Thursday, September 3, 2009

Black holes in pre-school days: Discovery surprises

Deep in space, and so far away that our view of it is 12.8 billion years old, there is a hole, a black hole, within a distant galaxy.


That's back when the universe was just a youngster. In human years, if the universe were 60 now, looking at that galaxy is like looking at it when it was still in pre-school.


(Image: False-color image of the QSO (CFHQSJ2329-0301), the most distant black hole currently known. In addition to the bright central black hole (white), the image shows the surrounding host galaxy (red). Credit: Tomotsugu Goto, University of Hawaii)


The black hole and its galaxy were discovered by University of Hawai'i astronomer Tomotsugu Goto


It's a big black hole, and the most distant black holes ever seen.
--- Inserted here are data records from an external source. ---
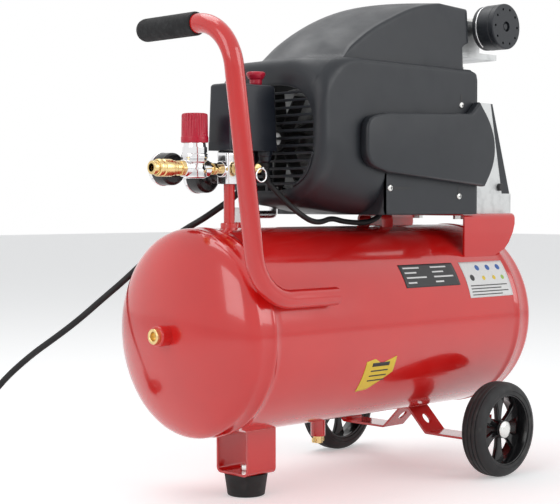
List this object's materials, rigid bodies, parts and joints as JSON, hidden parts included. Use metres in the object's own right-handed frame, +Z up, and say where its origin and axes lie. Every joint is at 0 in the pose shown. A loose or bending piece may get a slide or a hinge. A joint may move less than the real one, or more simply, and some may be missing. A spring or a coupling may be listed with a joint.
{
  "type": "wheelbarrow air compressor",
  "caption": "Portable air compressor: red 24 litre tank on two wheels and a foot, direct-drive pump under a grey shroud, pressure switch, regulator and pull handle.",
  "frame": {"origin": "on the floor, under the middle of the machine", "axes": "+Z up, +X towards the wheels, -X towards the handle, handle tube on the -Y side"},
  "size_m": [0.7842, 0.6382, 0.634],
  "materials": {
    "red_gloss": "gloss enamel",
    "zinc": "zinc plated",
    "black_rubber": "matt",
    "tyre_rubber": "matt ribbed",
    "hub_black": "gloss",
    "brass": "turned",
    "chrome": "polished",
    "knob_red": "satin",
    "gauge_black": "satin",
    "dial_white": "printed",
    "lens": "clear",
    "switch_grey": "satin",
    "cast_aluminium": "cast",
    "steel": "machined",
    "fan_plastic": "moulded",
    "shroud_grey": "fine texture",
    "cord_black": "smooth"
  },
  "bodies": {
    "compressor": {"axle_bracket": "red_gloss", "bearings": "steel", "cable_glands": "switch_grey", "chassis_fasteners": "zinc", "check_valve": "brass", "cord_coil": "cord_black", "coupler_body": "brass", "crankcase": "cast_aluminium", "crankcase_cover": "cast_aluminium", "cylinder": "cast_aluminium", "cylinder_head": "cast_aluminium", "discharge_pipe": "cast_aluminium", "filter_cap": "shroud_grey", "filter_clip": "chrome", "filter_housing": "shroud_grey", "foot_bracket": "red_gloss", "gauge_cases": "gauge_black", "gauge_dials": "dial_white", "gauge_lenses": "lens", "handle_grip": "black_rubber", "handle_tube": "red_gloss", "manifold": "chrome", "motor_lead": "cord_black", "motor_shields": "cast_aluminium", "power_cord": "cord_black", "power_plug": "cord_black", "pump_bolts": "zinc", "pump_bracket_front": "red_gloss", "pump_bracket_rear": "red_gloss", "regulator_body": "chrome", "regulator_bonnet": "chrome", "regulator_nipple": "brass", "riser_post": "red_gloss", "rubber_foot": "black_rubber", "safety_valve_body": "brass", "shroud": "shroud_grey", "shroud_screws": "zinc", "stator": "steel", "switch_base": "switch_grey", "switch_cover": "switch_grey", "tank_head_front": "red_gloss", "tank_head_rear": "red_gloss", "tank_plug": "zinc", "tank_shell": "red_gloss", "tank_sockets": "red_gloss"},
    "wheel_near": {"tyre_near": "tyre_rubber", "wheel_hub_near": "hub_black"},
    "wheel_far": {"tyre_far": "tyre_rubber", "wheel_hub_far": "hub_black"},
    "drain_screw": {"drain_screw": "brass"},
    "regulator_knob": {"regulator_knob": "knob_red"},
    "coupler_sleeve": {"coupler_sleeve": "brass"},
    "gauge_pointer_outlet": {"gauge_pointer_outlet": "gauge_black"},
    "gauge_pointer_tank": {"gauge_pointer_tank": "gauge_black"},
    "switch_knob": {"switch_knob": "knob_red"},
    "safety_ring": {"safety_ring": "chrome"},
    "crankshaft": {"crankshaft": "steel", "rotor": "steel", "cooling_fan": "fan_plastic"},
    "piston": {"piston": "cast_aluminium"}
  },
  "joints": [
    {"name": "wheel_near_spin", "type": "hinge", "parent": "compressor", "child": "wheel_near", "pos_m": [0.17133, 0, 0.0625], "axis": [0, 1, 0], "continuous": true},
    {"name": "wheel_far_spin", "type": "hinge", "parent": "compressor", "child": "wheel_far", "pos_m": [0.17133, 0, 0.0625], "axis": [0, 1, 0], "continuous": true},
    {"name": "drain_screw_turn", "type": "hinge", "parent": "compressor", "child": "drain_screw", "pos_m": [-0.01917, 0, 0.058], "axis": [0, 0, 1], "range_deg": [-360, 0]},
    {"name": "regulator_knob_turn", "type": "hinge", "parent": "compressor", "child": "regulator_knob", "pos_m": [-0.22867, 0, 0.426], "axis": [0, 0, 1], "range_deg": [-720, 720]},
    {"name": "coupler_sleeve_slide", "type": "slide", "parent": "compressor", "child": "coupler_sleeve", "axis": [1, 0, 0], "range_m": [0, 0.003]},
    {"name": "gauge_pointer_outlet_turn", "type": "hinge", "parent": "compressor", "child": "gauge_pointer_outlet", "pos_m": [-0.22867, 0.055, 0.401], "axis": [0, 1, 0], "range_deg": [0, 270]},
    {"name": "gauge_pointer_tank_turn", "type": "hinge", "parent": "compressor", "child": "gauge_pointer_tank", "pos_m": [-0.17367, 0.055, 0.392], "axis": [0, 1, 0], "range_deg": [0, 270]},
    {"name": "switch_knob_press", "type": "slide", "parent": "compressor", "child": "switch_knob", "axis": [0, 0, 1], "range_m": [-0.006, 0]},
    {"name": "safety_ring_pull", "type": "slide", "parent": "compressor", "child": "safety_ring", "axis": [0, -1, 0], "range_m": [0, 0.003]},
    {"name": "crankshaft_spin", "type": "hinge", "parent": "compressor", "child": "crankshaft", "pos_m": [0.21233, 0, 0.44], "axis": [1, 0, 0], "continuous": true},
    {"name": "piston_stroke", "type": "slide", "parent": "compressor", "child": "piston", "axis": [0, 0, 1], "range_m": [-0.036, 0]}
  ]
}
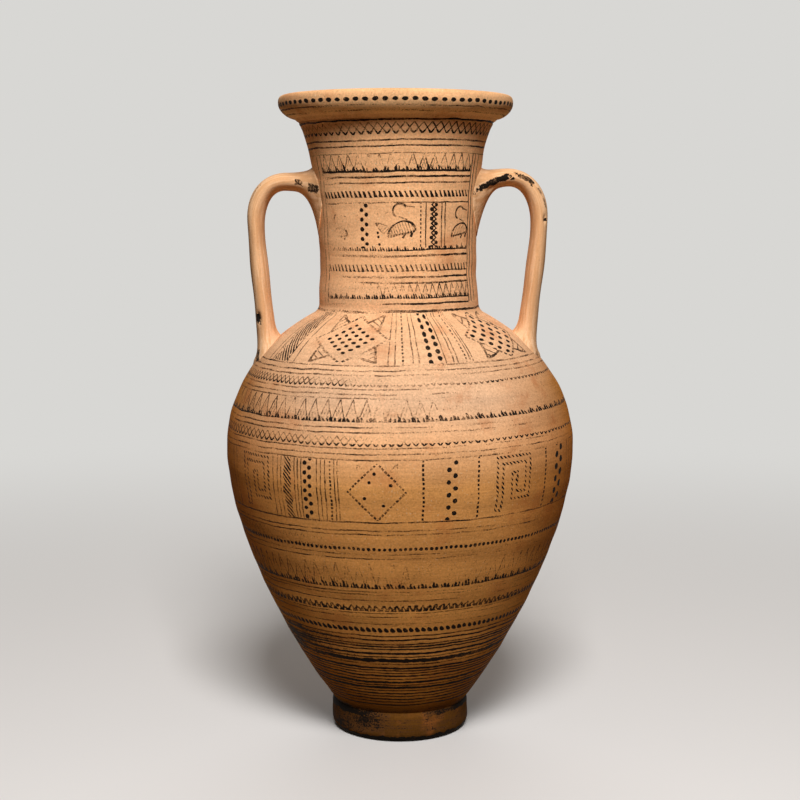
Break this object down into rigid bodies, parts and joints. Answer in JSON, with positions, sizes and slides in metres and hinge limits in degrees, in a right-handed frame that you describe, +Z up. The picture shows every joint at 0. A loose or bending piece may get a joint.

It is classified as a supermassive black hole—you'd need to stuff a billion of our suns into it to match the amount of matter it contains.


And it's in a galaxy about the size of our own Milky Way.


Both the black hole's size and the galaxy's size—at a time when the universe was so young, are notable, Goto said.


“It is surprising that such a giant galaxy existed when the Universe was only one-sixteenth of its present age, and that it hosted a black hole one billion times more massive than the sun. The galaxy and black hole must have formed very rapidly in the early universe,” he said.


What's also surprising is that Goto was able to see the galaxy at all.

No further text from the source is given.